Return each line that holds the word "with".

___ DATA ENTRIES ___

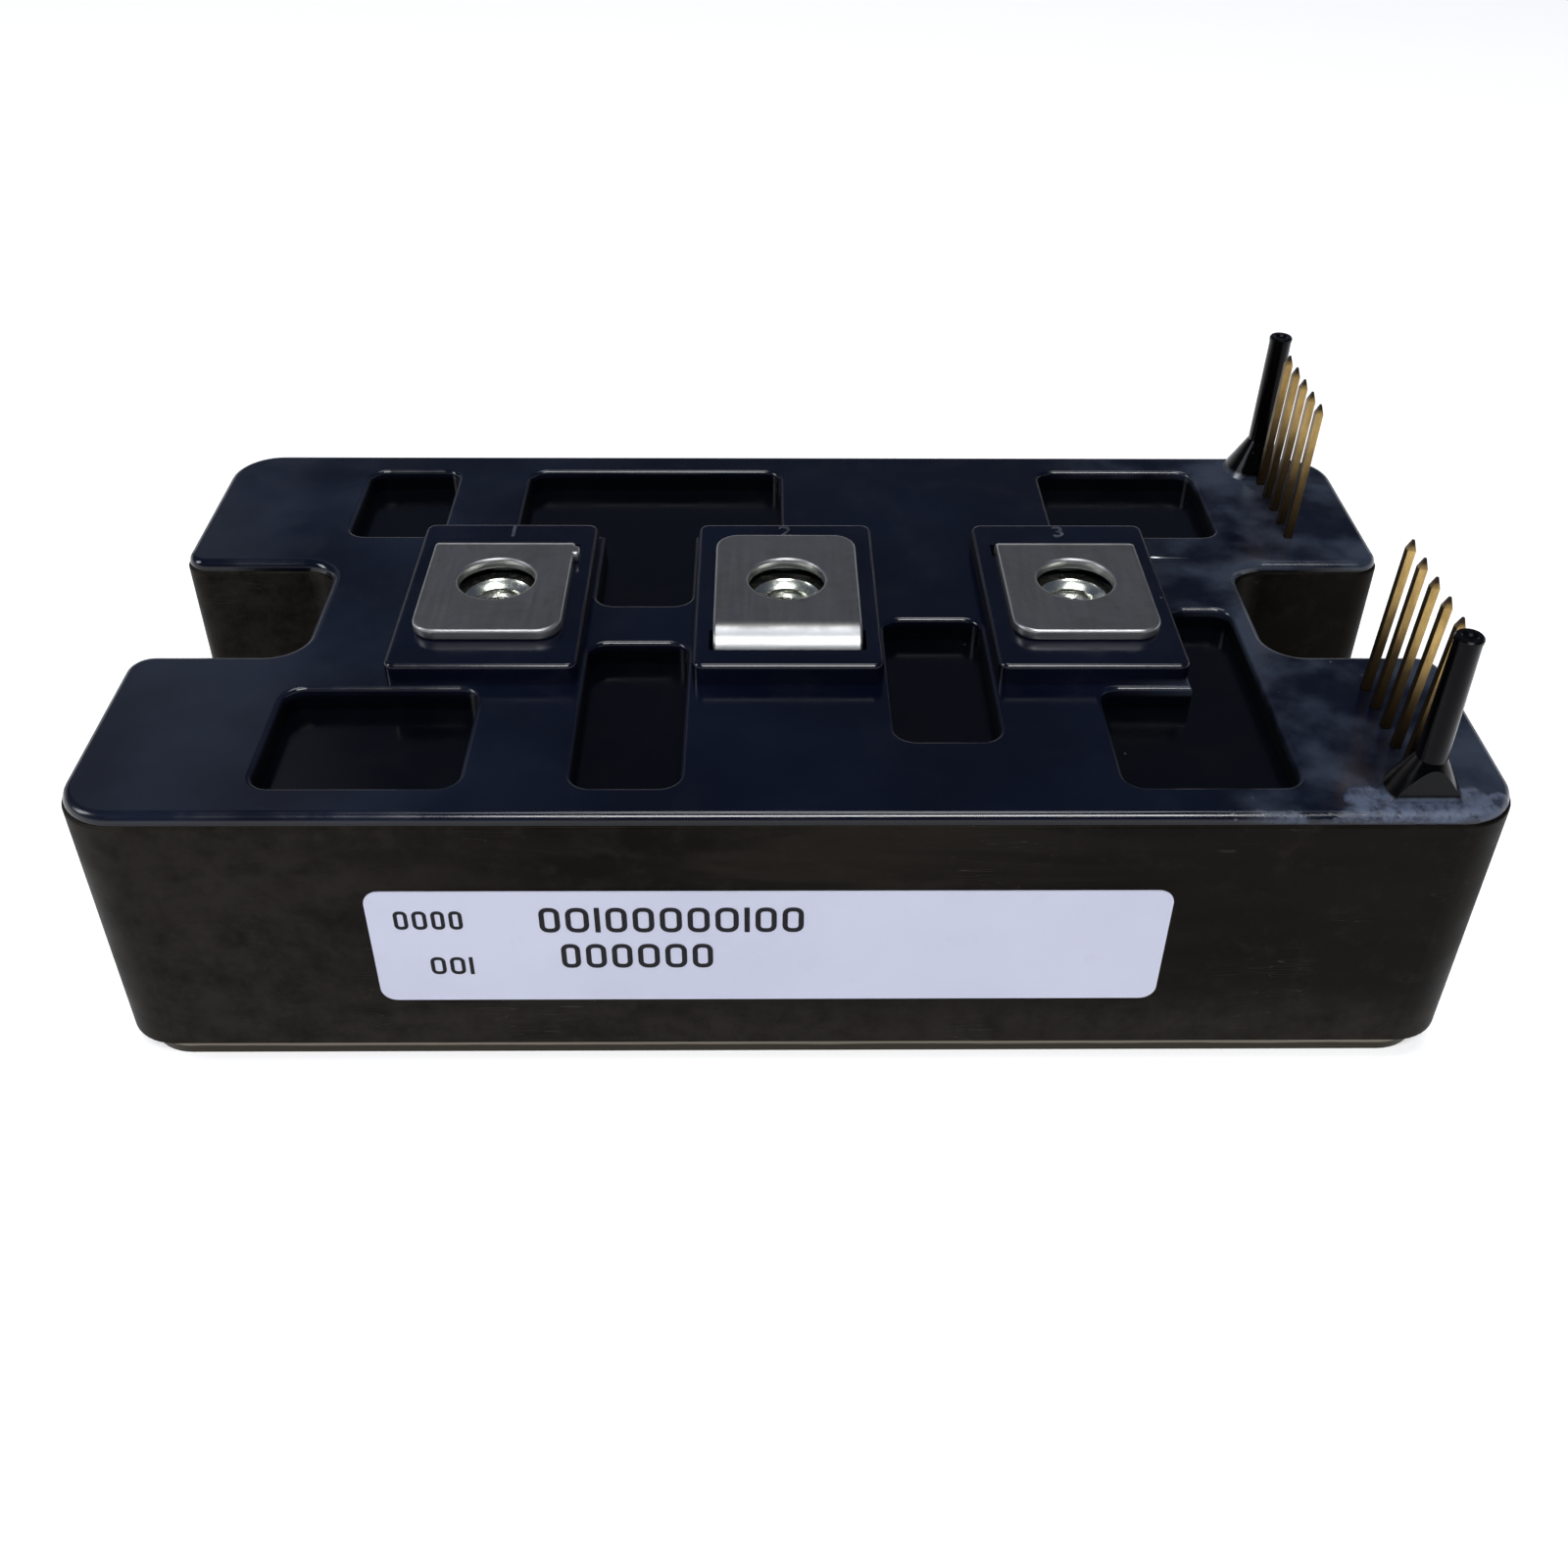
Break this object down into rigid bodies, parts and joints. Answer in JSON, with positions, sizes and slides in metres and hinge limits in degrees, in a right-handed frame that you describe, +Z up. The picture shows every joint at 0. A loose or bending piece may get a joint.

___
___ DATA ENTRIES ___

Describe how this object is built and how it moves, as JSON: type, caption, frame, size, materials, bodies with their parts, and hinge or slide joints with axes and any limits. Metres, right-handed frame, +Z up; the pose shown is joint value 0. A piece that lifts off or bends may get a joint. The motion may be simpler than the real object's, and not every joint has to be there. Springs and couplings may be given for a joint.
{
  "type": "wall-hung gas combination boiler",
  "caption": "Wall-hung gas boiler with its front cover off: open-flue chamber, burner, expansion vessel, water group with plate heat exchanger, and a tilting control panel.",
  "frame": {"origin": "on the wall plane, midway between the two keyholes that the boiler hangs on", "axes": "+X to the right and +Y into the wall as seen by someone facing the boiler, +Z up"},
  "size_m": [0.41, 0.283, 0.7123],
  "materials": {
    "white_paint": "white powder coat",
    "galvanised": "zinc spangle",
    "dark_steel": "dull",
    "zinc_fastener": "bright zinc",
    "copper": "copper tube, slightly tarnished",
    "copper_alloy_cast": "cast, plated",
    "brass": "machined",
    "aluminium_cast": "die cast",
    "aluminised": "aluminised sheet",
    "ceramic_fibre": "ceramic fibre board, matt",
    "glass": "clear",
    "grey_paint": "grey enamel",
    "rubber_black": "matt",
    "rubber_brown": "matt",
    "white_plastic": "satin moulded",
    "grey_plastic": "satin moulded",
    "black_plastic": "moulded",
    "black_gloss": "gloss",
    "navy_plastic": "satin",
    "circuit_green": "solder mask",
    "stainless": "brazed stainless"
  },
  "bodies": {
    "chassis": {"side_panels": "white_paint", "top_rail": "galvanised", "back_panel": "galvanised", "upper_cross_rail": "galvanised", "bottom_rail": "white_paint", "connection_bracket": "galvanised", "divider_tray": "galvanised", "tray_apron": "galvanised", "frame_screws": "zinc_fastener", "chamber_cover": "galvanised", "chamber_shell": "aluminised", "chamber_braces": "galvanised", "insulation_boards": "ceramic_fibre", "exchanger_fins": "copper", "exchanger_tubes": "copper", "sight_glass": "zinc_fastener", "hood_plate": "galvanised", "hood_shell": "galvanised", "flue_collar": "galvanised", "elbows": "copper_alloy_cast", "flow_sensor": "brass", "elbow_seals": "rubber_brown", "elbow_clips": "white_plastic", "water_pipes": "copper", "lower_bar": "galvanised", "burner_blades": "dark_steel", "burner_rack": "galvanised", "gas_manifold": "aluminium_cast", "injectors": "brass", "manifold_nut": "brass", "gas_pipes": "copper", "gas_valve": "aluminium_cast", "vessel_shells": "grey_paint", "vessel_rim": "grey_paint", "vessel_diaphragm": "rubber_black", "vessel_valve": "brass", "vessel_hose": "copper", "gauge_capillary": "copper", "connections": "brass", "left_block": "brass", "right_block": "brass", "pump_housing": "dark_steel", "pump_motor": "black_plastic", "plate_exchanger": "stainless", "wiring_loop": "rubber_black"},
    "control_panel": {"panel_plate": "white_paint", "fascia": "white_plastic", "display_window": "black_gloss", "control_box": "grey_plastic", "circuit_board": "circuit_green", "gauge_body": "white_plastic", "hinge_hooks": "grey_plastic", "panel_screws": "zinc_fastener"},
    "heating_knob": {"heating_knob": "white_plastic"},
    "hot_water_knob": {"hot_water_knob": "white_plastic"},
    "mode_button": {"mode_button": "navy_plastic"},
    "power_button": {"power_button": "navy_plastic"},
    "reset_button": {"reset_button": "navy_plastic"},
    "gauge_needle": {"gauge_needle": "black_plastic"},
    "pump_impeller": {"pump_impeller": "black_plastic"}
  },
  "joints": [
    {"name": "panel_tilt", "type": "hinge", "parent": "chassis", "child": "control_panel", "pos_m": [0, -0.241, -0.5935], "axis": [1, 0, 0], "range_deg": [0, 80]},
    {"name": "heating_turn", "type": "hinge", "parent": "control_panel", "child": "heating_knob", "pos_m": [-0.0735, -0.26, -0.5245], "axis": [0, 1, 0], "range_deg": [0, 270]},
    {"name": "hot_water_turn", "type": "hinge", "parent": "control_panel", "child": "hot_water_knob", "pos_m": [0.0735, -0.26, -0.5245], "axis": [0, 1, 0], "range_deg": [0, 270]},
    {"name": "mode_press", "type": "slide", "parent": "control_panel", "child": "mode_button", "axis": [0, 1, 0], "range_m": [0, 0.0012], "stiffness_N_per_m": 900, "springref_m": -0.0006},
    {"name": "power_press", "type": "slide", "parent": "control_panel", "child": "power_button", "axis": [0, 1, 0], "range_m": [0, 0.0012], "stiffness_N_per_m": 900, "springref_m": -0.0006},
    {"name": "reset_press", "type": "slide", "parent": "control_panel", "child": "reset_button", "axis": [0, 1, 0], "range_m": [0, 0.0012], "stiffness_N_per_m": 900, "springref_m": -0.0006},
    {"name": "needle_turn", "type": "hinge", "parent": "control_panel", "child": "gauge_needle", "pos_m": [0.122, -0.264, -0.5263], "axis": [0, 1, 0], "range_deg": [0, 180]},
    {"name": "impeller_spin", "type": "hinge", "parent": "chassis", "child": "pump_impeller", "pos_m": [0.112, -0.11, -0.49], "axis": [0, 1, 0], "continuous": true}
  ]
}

___

_EXERCISE SOLUTION_.
Break this object down into rigid bodies, parts and joints. Answer in JSON, with positions, sizes and slides in metres and hinge limits in degrees, in a right-handed frame that you describe, +Z up. The picture shows every joint at 0. A loose or bending piece may get a joint.
Describe how this object is built and how it moves, as JSON: type, caption, frame, size, materials, bodies with their parts, and hinge or slide joints with axes and any limits. Metres, right-handed frame, +Z up; the pose shown is joint value 0. A piece that lifts off or bends may get a joint. The motion may be simpler than the real object's, and not every joint has to be there. Springs and couplings may be given for a joint.
  "caption": "Wall-hung gas boiler with its front cover off: open-flue chamber, burner, expansion vessel, water group with plate heat exchanger, and a tilting control panel.",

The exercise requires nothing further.